In October 2025, a few months after the release of Eyes of Wakanda on Disney+, Dunkwu won a Concept Art Association Award at LightBox Expo for his animated series character concept design of Noni. The award was received on his behalf by his colleague at Marvel Animation, Joshua James Shaw.

In August 2026, Dunkwu became a juried winner of the 78th Primetime Creative Arts Emmy Award for his character design work on Eyes of Wakanda, "Into the Lion's Den" (Episode 1). He was one of the five winning artists in the "Outstanding Individual Achievement In Animation" category.
== Filmography ==
Dunkwu is best known for his character designs for Marvel Animation's animated series Eyes of Wakanda. He joined the production in August 2021 as an early concept artist. Dunkwu was responsible for the initial character ideation under the direction of Todd Harris and developed early designs for five Dora Milaje characters, including Noni.

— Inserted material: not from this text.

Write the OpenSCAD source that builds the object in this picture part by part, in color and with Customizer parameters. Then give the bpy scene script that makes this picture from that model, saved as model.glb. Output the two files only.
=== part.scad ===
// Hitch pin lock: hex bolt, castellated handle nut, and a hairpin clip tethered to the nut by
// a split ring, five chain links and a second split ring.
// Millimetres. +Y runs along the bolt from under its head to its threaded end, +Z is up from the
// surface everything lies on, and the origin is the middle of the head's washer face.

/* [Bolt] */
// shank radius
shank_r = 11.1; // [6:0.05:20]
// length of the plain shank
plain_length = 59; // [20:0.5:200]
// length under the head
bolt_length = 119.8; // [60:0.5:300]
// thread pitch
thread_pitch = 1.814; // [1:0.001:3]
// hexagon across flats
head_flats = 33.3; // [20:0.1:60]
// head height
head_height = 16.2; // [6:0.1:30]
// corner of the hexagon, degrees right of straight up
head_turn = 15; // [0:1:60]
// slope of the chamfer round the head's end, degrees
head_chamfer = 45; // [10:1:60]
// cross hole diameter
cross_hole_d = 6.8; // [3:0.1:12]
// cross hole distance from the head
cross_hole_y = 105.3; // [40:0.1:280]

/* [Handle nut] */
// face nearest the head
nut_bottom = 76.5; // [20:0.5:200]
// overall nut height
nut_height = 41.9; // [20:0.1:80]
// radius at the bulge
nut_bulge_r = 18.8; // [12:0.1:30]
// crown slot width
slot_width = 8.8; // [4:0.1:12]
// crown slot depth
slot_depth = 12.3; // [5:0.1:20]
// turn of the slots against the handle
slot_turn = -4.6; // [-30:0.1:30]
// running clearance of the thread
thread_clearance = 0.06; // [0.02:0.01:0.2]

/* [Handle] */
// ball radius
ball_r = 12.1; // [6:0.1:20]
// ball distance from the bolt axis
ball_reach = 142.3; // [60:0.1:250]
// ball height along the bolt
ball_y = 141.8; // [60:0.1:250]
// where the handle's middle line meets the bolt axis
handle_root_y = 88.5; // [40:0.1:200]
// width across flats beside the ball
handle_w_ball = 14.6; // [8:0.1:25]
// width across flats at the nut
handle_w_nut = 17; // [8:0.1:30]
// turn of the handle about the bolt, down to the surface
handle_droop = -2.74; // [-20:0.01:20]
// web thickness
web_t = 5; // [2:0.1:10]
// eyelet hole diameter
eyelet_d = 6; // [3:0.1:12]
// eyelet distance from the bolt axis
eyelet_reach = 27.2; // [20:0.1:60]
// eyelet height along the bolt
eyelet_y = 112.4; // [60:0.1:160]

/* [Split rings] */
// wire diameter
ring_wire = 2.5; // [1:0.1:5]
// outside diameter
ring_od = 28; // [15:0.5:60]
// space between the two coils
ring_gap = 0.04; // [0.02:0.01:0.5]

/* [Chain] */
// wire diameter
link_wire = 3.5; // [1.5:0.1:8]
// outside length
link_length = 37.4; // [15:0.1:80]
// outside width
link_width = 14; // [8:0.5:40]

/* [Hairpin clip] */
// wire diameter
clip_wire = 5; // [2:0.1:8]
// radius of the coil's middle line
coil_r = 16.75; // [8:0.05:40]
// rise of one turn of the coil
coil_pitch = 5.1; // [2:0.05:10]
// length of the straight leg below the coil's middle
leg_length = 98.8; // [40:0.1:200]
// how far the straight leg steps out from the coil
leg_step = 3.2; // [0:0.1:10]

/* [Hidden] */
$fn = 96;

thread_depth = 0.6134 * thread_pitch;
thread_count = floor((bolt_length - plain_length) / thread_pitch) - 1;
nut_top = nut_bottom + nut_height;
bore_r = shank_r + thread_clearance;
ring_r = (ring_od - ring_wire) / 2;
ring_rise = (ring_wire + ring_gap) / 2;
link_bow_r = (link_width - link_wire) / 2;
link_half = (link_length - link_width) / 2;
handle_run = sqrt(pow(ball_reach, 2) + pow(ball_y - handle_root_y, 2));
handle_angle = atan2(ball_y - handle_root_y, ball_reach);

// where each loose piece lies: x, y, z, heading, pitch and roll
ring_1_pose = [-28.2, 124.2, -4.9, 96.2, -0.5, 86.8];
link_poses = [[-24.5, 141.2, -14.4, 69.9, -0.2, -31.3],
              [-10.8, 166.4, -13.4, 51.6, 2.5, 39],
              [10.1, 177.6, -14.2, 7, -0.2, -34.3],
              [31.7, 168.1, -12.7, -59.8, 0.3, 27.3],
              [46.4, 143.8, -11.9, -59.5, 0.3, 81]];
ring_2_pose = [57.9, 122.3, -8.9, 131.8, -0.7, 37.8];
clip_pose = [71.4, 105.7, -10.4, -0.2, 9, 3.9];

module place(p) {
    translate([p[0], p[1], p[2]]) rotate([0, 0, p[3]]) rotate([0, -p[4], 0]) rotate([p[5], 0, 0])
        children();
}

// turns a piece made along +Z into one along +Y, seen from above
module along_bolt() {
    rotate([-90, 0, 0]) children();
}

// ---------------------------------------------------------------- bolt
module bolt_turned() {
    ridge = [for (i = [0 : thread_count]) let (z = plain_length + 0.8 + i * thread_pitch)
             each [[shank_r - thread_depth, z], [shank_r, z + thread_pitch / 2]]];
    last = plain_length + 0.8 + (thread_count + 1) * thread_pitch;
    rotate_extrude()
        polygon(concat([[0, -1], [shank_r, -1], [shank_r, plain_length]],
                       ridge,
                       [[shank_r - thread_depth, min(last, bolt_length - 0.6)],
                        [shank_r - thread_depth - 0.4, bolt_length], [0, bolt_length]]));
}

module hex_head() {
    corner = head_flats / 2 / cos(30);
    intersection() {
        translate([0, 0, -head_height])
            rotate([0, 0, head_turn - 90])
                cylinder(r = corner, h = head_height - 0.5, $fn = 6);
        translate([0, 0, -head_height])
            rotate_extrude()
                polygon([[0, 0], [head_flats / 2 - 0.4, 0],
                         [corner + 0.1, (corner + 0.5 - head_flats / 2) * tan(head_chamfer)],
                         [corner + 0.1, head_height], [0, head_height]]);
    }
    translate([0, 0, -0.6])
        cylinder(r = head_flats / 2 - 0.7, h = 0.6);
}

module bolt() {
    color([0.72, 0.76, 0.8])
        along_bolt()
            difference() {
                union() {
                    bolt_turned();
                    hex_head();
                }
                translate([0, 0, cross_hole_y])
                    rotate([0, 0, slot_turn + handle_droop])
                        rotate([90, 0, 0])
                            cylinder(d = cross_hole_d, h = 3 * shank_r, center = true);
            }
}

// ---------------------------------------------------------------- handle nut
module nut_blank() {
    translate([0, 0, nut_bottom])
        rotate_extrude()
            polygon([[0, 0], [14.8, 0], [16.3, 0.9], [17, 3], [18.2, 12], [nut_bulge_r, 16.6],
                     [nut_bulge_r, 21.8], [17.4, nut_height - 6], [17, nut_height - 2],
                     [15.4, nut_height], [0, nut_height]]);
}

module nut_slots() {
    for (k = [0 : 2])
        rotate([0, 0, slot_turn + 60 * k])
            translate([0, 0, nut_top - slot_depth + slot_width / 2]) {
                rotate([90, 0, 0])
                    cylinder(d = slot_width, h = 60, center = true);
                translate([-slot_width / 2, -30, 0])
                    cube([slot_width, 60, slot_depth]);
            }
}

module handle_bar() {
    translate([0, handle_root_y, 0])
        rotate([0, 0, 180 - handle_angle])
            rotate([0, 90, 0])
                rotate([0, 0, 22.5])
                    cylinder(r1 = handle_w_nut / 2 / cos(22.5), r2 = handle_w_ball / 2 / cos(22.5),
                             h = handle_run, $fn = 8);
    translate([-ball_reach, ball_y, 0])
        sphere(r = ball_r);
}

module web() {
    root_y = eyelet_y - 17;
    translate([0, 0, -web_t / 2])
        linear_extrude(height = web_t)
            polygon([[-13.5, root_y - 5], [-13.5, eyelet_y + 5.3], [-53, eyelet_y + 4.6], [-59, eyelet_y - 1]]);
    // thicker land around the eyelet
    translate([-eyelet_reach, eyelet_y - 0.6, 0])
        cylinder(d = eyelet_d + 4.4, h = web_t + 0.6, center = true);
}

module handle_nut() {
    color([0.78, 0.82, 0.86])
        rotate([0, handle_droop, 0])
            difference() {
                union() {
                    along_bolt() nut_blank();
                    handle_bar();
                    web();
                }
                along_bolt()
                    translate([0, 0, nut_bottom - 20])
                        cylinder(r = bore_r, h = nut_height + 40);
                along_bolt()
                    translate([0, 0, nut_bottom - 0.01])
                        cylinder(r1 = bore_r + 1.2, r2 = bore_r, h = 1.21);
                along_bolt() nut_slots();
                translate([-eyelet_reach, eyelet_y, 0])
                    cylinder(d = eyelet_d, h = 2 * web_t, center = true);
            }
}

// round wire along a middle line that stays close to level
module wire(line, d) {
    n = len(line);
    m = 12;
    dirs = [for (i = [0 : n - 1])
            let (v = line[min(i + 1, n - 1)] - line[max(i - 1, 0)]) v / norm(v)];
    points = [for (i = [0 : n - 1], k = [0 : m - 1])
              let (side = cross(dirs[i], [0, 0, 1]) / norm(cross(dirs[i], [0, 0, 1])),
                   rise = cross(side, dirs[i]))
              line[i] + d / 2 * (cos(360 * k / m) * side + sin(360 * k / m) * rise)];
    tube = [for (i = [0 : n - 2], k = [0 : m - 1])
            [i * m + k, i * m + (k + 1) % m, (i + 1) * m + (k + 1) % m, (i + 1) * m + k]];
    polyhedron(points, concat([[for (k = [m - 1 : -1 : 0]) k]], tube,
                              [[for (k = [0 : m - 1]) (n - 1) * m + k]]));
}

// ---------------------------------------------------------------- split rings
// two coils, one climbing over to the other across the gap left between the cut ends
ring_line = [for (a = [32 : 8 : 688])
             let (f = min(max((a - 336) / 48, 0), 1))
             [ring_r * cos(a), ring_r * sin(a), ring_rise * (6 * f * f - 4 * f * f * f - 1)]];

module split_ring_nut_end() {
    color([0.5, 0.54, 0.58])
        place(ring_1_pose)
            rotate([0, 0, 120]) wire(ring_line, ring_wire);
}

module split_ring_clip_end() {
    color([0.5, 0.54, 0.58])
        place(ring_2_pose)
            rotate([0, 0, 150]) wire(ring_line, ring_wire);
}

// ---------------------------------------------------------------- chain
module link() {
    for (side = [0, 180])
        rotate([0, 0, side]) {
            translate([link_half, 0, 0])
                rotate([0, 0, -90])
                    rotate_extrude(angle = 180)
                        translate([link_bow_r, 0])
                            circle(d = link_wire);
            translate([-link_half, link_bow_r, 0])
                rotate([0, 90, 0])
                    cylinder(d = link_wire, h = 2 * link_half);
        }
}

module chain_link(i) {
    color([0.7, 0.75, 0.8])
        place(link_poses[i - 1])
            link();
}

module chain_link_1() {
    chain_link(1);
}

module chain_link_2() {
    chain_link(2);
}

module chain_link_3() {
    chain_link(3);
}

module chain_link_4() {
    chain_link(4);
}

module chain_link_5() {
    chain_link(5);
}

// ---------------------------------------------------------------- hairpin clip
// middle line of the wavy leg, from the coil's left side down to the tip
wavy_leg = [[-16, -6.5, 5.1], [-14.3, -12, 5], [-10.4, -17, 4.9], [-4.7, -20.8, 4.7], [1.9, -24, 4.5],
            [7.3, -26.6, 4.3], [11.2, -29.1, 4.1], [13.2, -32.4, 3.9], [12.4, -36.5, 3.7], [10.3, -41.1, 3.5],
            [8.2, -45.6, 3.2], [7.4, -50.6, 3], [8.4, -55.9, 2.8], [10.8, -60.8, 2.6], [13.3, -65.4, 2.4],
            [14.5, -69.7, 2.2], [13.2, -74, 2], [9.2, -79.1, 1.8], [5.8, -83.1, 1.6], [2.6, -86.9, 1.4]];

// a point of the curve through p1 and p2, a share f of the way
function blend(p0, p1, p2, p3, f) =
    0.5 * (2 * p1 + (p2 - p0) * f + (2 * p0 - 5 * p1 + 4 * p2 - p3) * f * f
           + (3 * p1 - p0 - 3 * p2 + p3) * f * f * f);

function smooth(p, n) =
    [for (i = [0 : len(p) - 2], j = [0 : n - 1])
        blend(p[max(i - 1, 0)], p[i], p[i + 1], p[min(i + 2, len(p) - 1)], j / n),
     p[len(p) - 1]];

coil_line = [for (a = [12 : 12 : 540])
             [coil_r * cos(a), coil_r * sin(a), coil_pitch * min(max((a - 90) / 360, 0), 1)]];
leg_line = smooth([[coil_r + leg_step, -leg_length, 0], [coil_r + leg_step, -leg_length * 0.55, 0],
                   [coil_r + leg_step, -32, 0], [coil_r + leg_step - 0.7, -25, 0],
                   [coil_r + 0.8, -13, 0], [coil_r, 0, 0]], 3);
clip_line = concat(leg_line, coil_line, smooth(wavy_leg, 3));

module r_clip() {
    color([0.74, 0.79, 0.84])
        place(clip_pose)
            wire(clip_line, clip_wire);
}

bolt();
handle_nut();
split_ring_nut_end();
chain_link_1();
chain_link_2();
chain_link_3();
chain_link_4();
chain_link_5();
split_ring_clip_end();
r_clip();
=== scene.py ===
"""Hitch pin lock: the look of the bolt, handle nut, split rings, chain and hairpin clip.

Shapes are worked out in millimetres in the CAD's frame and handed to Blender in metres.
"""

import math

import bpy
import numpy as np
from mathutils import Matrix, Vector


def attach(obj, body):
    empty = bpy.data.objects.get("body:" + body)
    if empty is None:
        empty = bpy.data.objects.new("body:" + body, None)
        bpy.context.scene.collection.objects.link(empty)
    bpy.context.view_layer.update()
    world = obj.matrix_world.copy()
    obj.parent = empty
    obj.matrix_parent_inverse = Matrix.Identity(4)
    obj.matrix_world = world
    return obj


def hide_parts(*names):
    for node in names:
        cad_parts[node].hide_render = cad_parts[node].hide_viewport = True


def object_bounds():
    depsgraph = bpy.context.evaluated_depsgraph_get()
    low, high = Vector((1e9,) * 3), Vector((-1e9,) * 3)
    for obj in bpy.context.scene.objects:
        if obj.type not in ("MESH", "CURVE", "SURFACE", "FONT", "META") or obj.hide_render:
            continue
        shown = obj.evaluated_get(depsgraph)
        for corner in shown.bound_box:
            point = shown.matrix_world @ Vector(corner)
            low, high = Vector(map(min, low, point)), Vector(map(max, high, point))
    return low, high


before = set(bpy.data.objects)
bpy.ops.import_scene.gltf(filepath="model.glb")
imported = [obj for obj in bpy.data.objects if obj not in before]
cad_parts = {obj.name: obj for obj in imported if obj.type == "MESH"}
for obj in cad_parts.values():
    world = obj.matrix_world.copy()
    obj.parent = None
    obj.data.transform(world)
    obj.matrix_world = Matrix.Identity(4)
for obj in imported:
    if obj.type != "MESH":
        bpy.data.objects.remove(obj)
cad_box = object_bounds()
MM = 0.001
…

The early designs later defined the character look across the series under the supervision of Joshua James Shaw.
== Awards ==

Dunkwu's CAA Award

In October 2025, Dunkwu won a Concept Art Association Award, Animated Series Character Concept for Noni—Eyes of Wakanda.

In August 2026, Dunkwu won a Primetime Emmy Award for Outstanding Individual Achievement In Animation, Character Design for Eyes of Wakanda—"Into the Lion's Den".